- [Required task] Output only the count of lines that contain "Blender".

— Start Given information —

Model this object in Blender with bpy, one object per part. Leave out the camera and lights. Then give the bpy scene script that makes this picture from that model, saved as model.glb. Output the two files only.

— End Given information —
— Start Given information —

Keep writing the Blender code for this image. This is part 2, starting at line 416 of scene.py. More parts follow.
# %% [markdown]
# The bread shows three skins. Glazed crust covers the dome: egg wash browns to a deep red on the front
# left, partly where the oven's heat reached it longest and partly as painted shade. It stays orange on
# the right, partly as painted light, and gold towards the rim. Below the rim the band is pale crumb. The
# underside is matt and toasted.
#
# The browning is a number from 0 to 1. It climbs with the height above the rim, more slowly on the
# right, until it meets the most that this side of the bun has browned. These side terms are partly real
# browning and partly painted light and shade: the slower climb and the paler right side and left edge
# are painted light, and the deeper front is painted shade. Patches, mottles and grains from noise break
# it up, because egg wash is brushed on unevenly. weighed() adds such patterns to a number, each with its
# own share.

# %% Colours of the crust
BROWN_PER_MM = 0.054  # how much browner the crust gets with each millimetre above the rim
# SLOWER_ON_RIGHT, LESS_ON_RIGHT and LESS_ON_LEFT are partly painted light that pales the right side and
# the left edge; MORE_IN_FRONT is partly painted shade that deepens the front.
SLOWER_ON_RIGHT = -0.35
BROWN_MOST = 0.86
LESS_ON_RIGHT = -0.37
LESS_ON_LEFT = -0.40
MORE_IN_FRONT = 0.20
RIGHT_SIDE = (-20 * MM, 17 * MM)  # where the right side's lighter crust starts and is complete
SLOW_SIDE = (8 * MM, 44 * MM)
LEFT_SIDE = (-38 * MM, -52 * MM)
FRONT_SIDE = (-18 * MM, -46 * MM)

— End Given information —

- [The output] 2